Chemosynthesis is a way of making energy using chemical reactions, not light, and it supports entire deep-sea ecosystems. It is the difference between running on solar panels and running on the energy stored in a battery. Scientists have studied this process for decades around hydrothermal vents, where sunlight never reaches but microbes can still power a food web.
What it means for finding ancient life
The team argues that turbidites may have helped create a short-lived “window” for microbial mats to grow and then be preserved. Debris flows can deliver nutrients and organic matter into deeper water, and they can also reduce oxygen in sediment, which discourages many animals that would otherwise shred a mat. Then, during calmer gaps between flows, microbes can spread across the surface and wrinkle.
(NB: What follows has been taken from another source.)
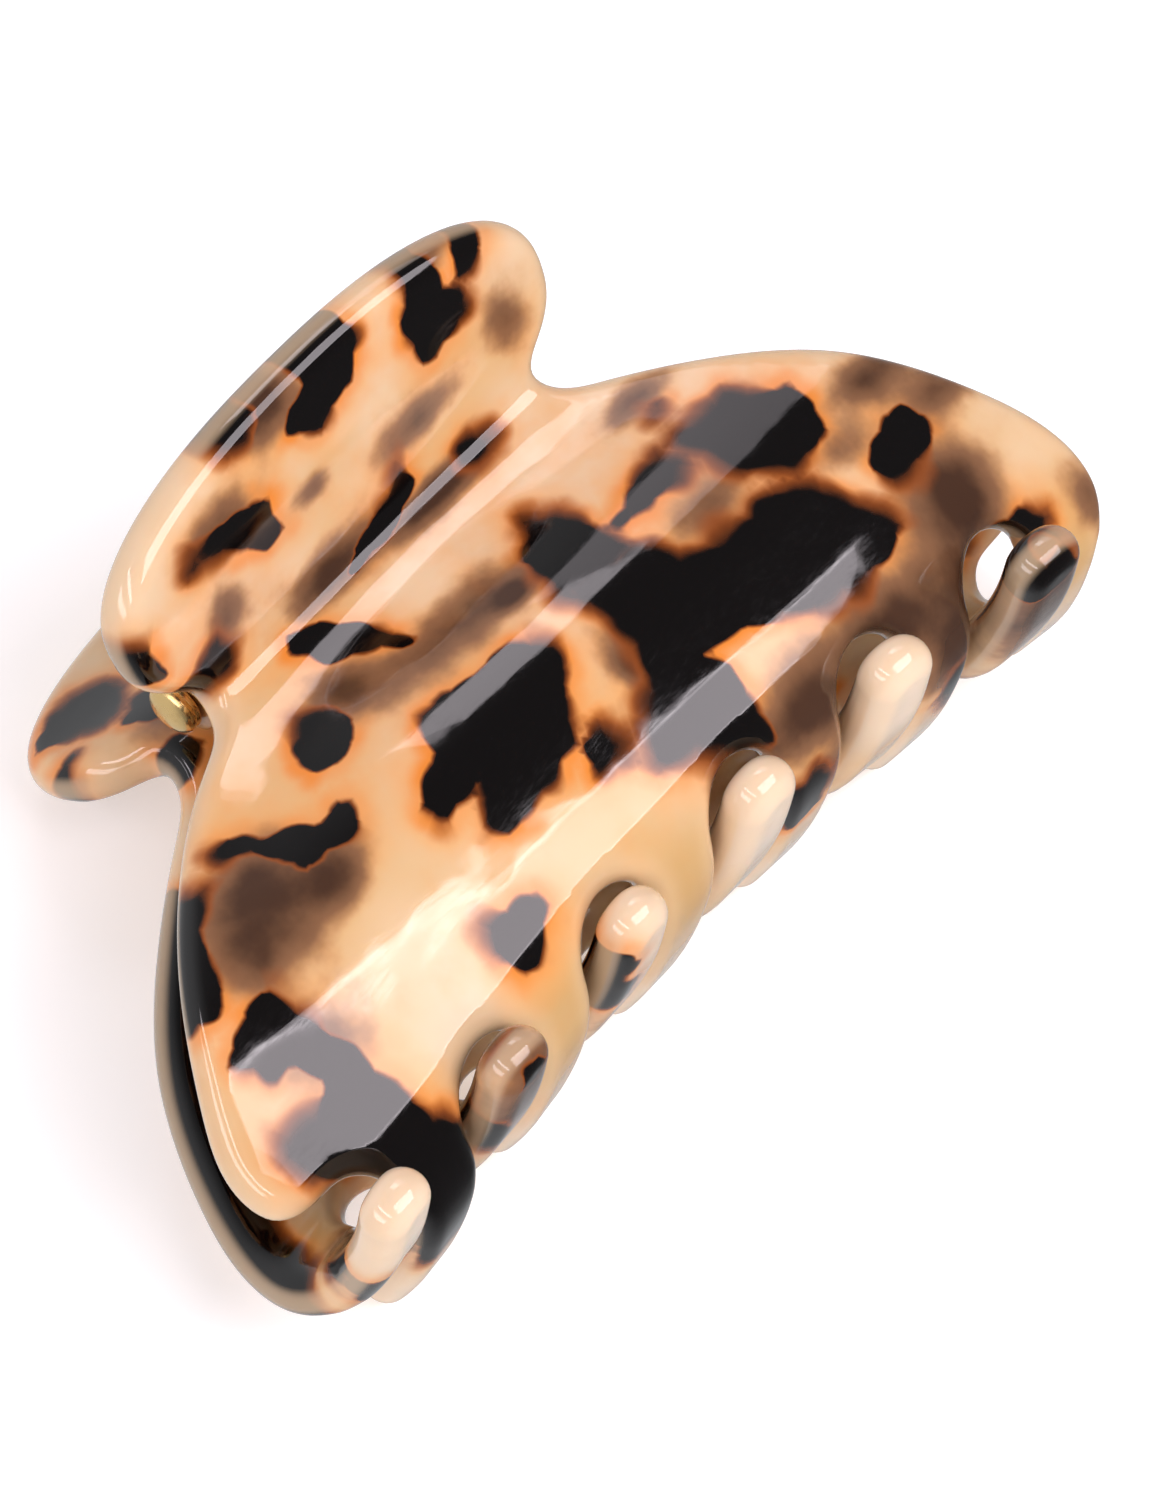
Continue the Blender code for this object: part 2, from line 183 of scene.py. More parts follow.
# Dark blotches of the front jaw, as outlines (x, station) in the flat sheet (mm)
FRONT_BLOTCHES = [
    # handle
    [(12.4, 19.7), (13.6, 18.2), (14.1, 16.1), (14.0, 14.3), (15.2, 12.7), (14.9, 11.2),
     (13.6, 10.7), (11.7, 10.7), (9.8, 10.4), (9.5, 12.2), (9.7, 14.7), (11.4, 16.2), (11.8, 18.0)],
    [(5.0, 19.8), (5.3, 16.5), (3.5, 14.4), (1.0, 13.9), (-0.6, 12.8), (-3.0, 15.0),
     (-2.4, 16.3), (-0.4, 17.1), (-0.6, 20.4), (3.7, 21.2)],
    [(-6.4, 21.7), (-5.1, 18.2), (-6.7, 17.2), (-8.6, 17.2), (-9.4, 18.9), (-8.7, 21.6)],
    [(-7.0, 11.8), (-7.4, 10.3), (-7.0, 8.6), (-8.9, 8.4), (-10.6, 9.6), (-12.6, 11.2),
     (-16.2, 11.6), (-15.0, 13.2), (-10.6, 13.0)],
    [(19.4, 15.7), (18.4, 14.5), (16.9, 14.2), (15.4, 14.0), (16.2, 15.1), (17.2, 16.2),
     (18.8, 17.3)],
    [(-16.0, 5.4), (-15.3, 3.4), (-16.3, 1.8), (-19.5, 1.6), (-20.6, 3.4), (-18.5, 4.7)],
    [(-21.8, 9.4), (-21.6, 6.6), (-23.6, 6.2), (-24.6, 8.2), (-24.0, 10.0)],
    # neck
    [(9.2, 1.2), (10.8, 1.8), (12.0, 0.6), (12.3, -0.9), (11.2, -1.9), (9.8, -1.8), (8.9, -0.4)],
    [(4.2, 4.9), (4.7, 2.2), (3.2, 1.2), (0.9, -0.2), (-1.1, -0.6), (-3.4, -0.6), (-2.2, 1.4),
     (0.8, 2.6), (2.8, 3.2)],
    [(-8.4, -2.0), (-6.4, -5.4), (-5.5, -9.5), (-7.1, -7.8), (-10.2, -5.2), (-11.7, -1.8),
     (-10.8, -0.8)],
    # body, left half
    [(-15.7, -6.8), (-13.9, -8.0), (-13.7, -10.6), (-15.1, -11.7), (-17.0, -12.0),
     (-18.6, -11.4), (-18.4, -9.9), (-17.0, -8.1)],
    [(-3.2, -15.5), (-0.9, -16.7), (-0.1, -18.0), (-1.3, -19.9), (-2.9, -21.6), (-4.5, -23.6),
     (-8.5, -24.8), (-13.0, -24.6), (-13.7, -23.4), (-11.3, -20.3), (-13.0, -20.7),
     (-15.5, -20.9), (-15.9, -19.2), (-14.4, -18.4), (-12.4, -17.4), (-11.6, -15.9),
     (-10.5, -14.9), (-8.1, -14.8), (-5.2, -15.7)],
    [(-2.2, -24.2), (-2.0, -26.6), (-3.2, -26.9), (-5.1, -26.3), (-4.1, -24.8)],
    [(-28.0, -9.8), (-26.7, -9.7), (-25.7, -10.6), (-25.2, -11.8), (-23.5, -13.2),
     (-21.4, -15.0), (-19.7, -14.6), (-19.3, -15.1), (-20.0, -16.7), (-21.7, -16.6),
     (-24.8, -16.1), (-25.4, -13.9), (-26.8, -11.9), (-28.1, -10.7)],
    [(-30.8, -11.3), (-34.0, -14.0), (-35.1, -15.9), (-35.7, -17.3), (-36.7, -17.8),
     (-38.2, -17.5), (-41.0, -17.0), (-39.0, -12.0), (-34.0, -8.5)],
    [(-33.7, -19.5), (-33.4, -21.0), (-32.7, -23.3), (-32.5, -26.5), (-32.2, -29.9),
     (-31.6, -31.9), (-31.4, -33.0), (-33.2, -33.4), (-36.0, -33.5), (-39.1, -32.0),
     (-39.4, -30.7), (-40.8, -29.5), (-41.4, -27.5), (-40.3, -26.5), (-37.5, -26.9),
     (-35.3, -26.2), (-36.3, -23.7), (-37.9, -23.3), (-38.1, -22.3), (-39.1, -21.1),
     (-38.0, -20.9), (-35.7, -19.3)],
    [(-19.3, -27.9), (-15.2, -29.0), (-15.0, -30.0), (-16.0, -30.7), (-18.3, -31.6),
     (-19.5, -31.2), (-20.2, -29.6)],
    # body, right half
    [(3.8, -15.8), (5.4, -16.3), (8.7, -16.6), (10.3, -16.8), (11.7, -17.8), (12.2, -19.5),
     (13.7, -20.3), (16.3, -20.6), (18.8, -20.9), (20.2, -20.4), (21.6, -20.4), (23.3, -21.4),
     (24.7, -22.3), (25.3, -23.9), (27.4, -26.9), (27.3, -28.3), (26.2, -28.9), (22.4, -29.4),
     (20.3, -29.4), (17.0, -29.0), (15.9, -28.0), (13.8, -27.2), (10.4, -26.1), (7.5, -25.7),
     (8.0, -27.6), (7.7, -29.0), (7.5, -33.0), (4.7, -32.3), (2.0, -30.4), (-1.6, -29.2),
     (0.3, -26.4), (3.2, -24.2), (4.4, -21.3), (4.6, -18.9), (4.2, -17.2)],
    [(7.9, -8.3), (8.6, -9.9), (10.0, -10.5), (10.2, -12.2), (10.1, -15.0), (10.5, -17.0),
     (8.7, -16.8), (3.8, -16.0), (4.5, -14.2), (4.6, -11.6), (6.5, -10.7), (7.1, -9.4)],
    [(17.0, -13.0), (18.2, -13.0), (19.2, -14.5), (19.0, -15.4), (16.4, -15.6), (14.6, -15.8),
     (11.2, -14.9), (13.0, -14.4), (14.6, -13.4)],
    [(26.6, -12.6), (27.3, -14.0), (28.1, -15.1), (29.9, -16.0), (29.9, -18.1), (28.9, -19.8),
     (26.9, -20.1), (24.5, -20.7), (23.2, -19.7), (21.0, -18.5), (20.7, -16.0), (20.0, -13.4),
     (21.0, -12.8), (23.5, -13.0)],
    [(33.5, -22.1), (35.1, -22.5), (35.8, -24.0), (34.4, -25.2), (32.9, -26.1), (31.0, -26.1),
     (29.6, -25.9), (29.5, -24.3), (30.7, -22.8)],
    [(37.3, -32.8), (38.9, -33.6), (38.8, -34.4), (36.1, -34.6), (33.5, -35.4), (31.4, -35.2),
     (31.4, -33.5), (33.5, -32.6)],
    [(21.7, -9.0), (22.6, -9.4), (22.1, -10.3), (21.3, -10.2)],
    # fingers
    [(-35.5, -33.0), (-31.0, -32.5), (-29.8, -36.0), (-29.8, -42.0), (-31.0, -46.4),
     (-35.5, -46.8), (-36.5, -40.0)],
    [(7.8, -39.2), (10.4, -38.0), (12.2, -40.4), (11.6, -44.0), (8.6, -45.0), (7.0, -42.4)],
    [(26.6, -41.0), (29.2, -39.8), (29.0, -45.0), (27.0, -47.6), (25.6, -44.6)],
]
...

Most of the time, the next turbidity flow would scrape that living layer away. Every so often, it gets buried gently enough to survive, and the next layer seals in the texture like a snapshot. Rare timing, rare preservation.
For geologists, the takeaway is simple but uncomfortable. Wrinkle structures have often been treated as a sign of photosynthetic mats in shallow water, yet this case suggests they can also record chemosynthetic communities in deeper settings, long after animals became common. The team wants laboratory experiments to test how often this could happen, and whether other deep-water outcrops deserve a second look.
The main study has been published in Geology.